• PROMPT: Emit the entire listing verbatim.

• RECORDS SUPPLIED:
+ + + + +

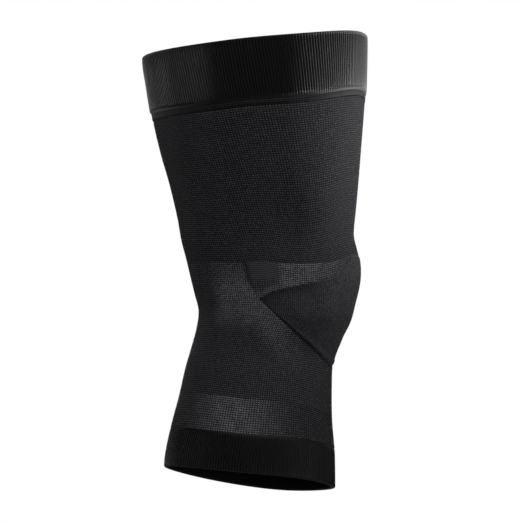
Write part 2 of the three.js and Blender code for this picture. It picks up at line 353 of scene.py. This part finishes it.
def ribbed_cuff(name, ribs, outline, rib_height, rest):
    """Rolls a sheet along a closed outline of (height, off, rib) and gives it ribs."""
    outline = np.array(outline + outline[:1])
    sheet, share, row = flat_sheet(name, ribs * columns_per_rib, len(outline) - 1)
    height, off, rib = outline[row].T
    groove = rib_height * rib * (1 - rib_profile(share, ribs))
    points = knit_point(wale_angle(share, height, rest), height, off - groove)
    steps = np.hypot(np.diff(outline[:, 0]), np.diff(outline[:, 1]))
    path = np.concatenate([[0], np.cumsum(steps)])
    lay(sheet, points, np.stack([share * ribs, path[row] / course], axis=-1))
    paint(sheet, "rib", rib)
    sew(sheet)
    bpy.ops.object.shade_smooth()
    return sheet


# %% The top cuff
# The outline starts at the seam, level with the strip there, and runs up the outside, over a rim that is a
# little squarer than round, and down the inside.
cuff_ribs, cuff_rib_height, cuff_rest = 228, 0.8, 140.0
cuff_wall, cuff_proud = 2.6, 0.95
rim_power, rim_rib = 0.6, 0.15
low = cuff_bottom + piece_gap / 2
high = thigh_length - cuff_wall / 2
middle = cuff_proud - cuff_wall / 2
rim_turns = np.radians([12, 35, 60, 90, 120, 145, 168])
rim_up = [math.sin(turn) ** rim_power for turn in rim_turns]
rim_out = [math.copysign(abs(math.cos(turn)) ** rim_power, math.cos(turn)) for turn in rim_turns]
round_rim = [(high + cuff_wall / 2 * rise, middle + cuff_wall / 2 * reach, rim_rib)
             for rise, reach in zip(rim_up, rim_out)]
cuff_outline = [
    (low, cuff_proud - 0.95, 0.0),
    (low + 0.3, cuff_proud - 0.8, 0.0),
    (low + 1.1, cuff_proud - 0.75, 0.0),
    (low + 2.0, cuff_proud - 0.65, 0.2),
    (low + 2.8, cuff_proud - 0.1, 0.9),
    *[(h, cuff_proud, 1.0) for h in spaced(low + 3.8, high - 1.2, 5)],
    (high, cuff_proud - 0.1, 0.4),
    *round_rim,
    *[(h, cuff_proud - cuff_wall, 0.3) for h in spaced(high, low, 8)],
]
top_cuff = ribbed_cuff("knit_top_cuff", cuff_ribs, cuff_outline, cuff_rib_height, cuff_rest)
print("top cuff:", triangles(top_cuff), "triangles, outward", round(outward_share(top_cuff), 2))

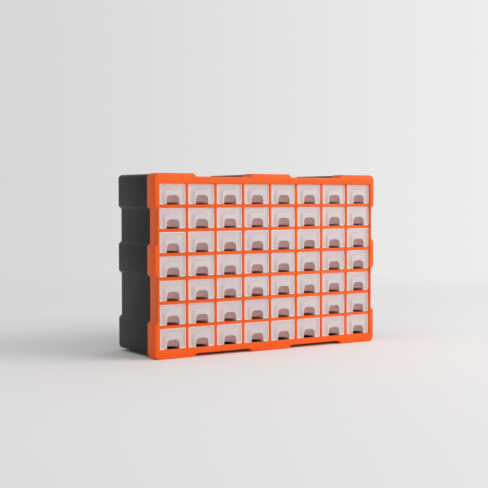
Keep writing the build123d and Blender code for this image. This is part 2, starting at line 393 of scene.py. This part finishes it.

+ + + + +

• SOLUTION FOR THIS EXERCISE:
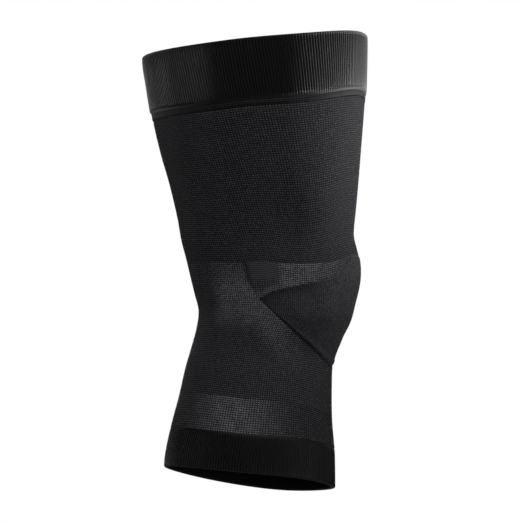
Write part 2 of the three.js and Blender code for this picture. It picks up at line 353 of scene.py. This part finishes it.
def ribbed_cuff(name, ribs, outline, rib_height, rest):
    """Rolls a sheet along a closed outline of (height, off, rib) and gives it ribs."""
    outline = np.array(outline + outline[:1])
    sheet, share, row = flat_sheet(name, ribs * columns_per_rib, len(outline) - 1)
    height, off, rib = outline[row].T
    groove = rib_height * rib * (1 - rib_profile(share, ribs))
    points = knit_point(wale_angle(share, height, rest), height, off - groove)
    steps = np.hypot(np.diff(outline[:, 0]), np.diff(outline[:, 1]))
    path = np.concatenate([[0], np.cumsum(steps)])
    lay(sheet, points, np.stack([share * ribs, path[row] / course], axis=-1))
    paint(sheet, "rib", rib)
    sew(sheet)
    bpy.ops.object.shade_smooth()
    return sheet


# %% The top cuff
# The outline starts at the seam, level with the strip there, and runs up the outside, over a rim that is a
# little squarer than round, and down the inside.
cuff_ribs, cuff_rib_height, cuff_rest = 228, 0.8, 140.0
cuff_wall, cuff_proud = 2.6, 0.95
rim_power, rim_rib = 0.6, 0.15
low = cuff_bottom + piece_gap / 2
high = thigh_length - cuff_wall / 2
middle = cuff_proud - cuff_wall / 2
rim_turns = np.radians([12, 35, 60, 90, 120, 145, 168])
rim_up = [math.sin(turn) ** rim_power for turn in rim_turns]
rim_out = [math.copysign(abs(math.cos(turn)) ** rim_power, math.cos(turn)) for turn in rim_turns]
round_rim = [(high + cuff_wall / 2 * rise, middle + cuff_wall / 2 * reach, rim_rib)
             for rise, reach in zip(rim_up, rim_out)]
cuff_outline = [
    (low, cuff_proud - 0.95, 0.0),
    (low + 0.3, cuff_proud - 0.8, 0.0),
    (low + 1.1, cuff_proud - 0.75, 0.0),
    (low + 2.0, cuff_proud - 0.65, 0.2),
    (low + 2.8, cuff_proud - 0.1, 0.9),
    *[(h, cuff_proud, 1.0) for h in spaced(low + 3.8, high - 1.2, 5)],
    (high, cuff_proud - 0.1, 0.4),
    *round_rim,
    *[(h, cuff_proud - cuff_wall, 0.3) for h in spaced(high, low, 8)],
]
top_cuff = ribbed_cuff("knit_top_cuff", cuff_ribs, cuff_outline, cuff_rib_height, cuff_rest)
print("top cuff:", triangles(top_cuff), "triangles, outward", round(outward_share(top_cuff), 2))

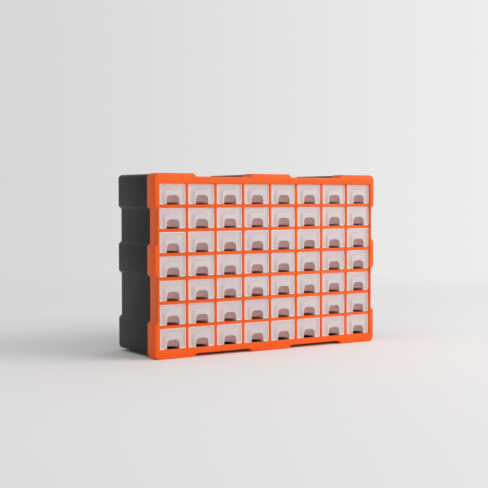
Keep writing the build123d and Blender code for this image. This is part 2, starting at line 393 of scene.py. This part finishes it.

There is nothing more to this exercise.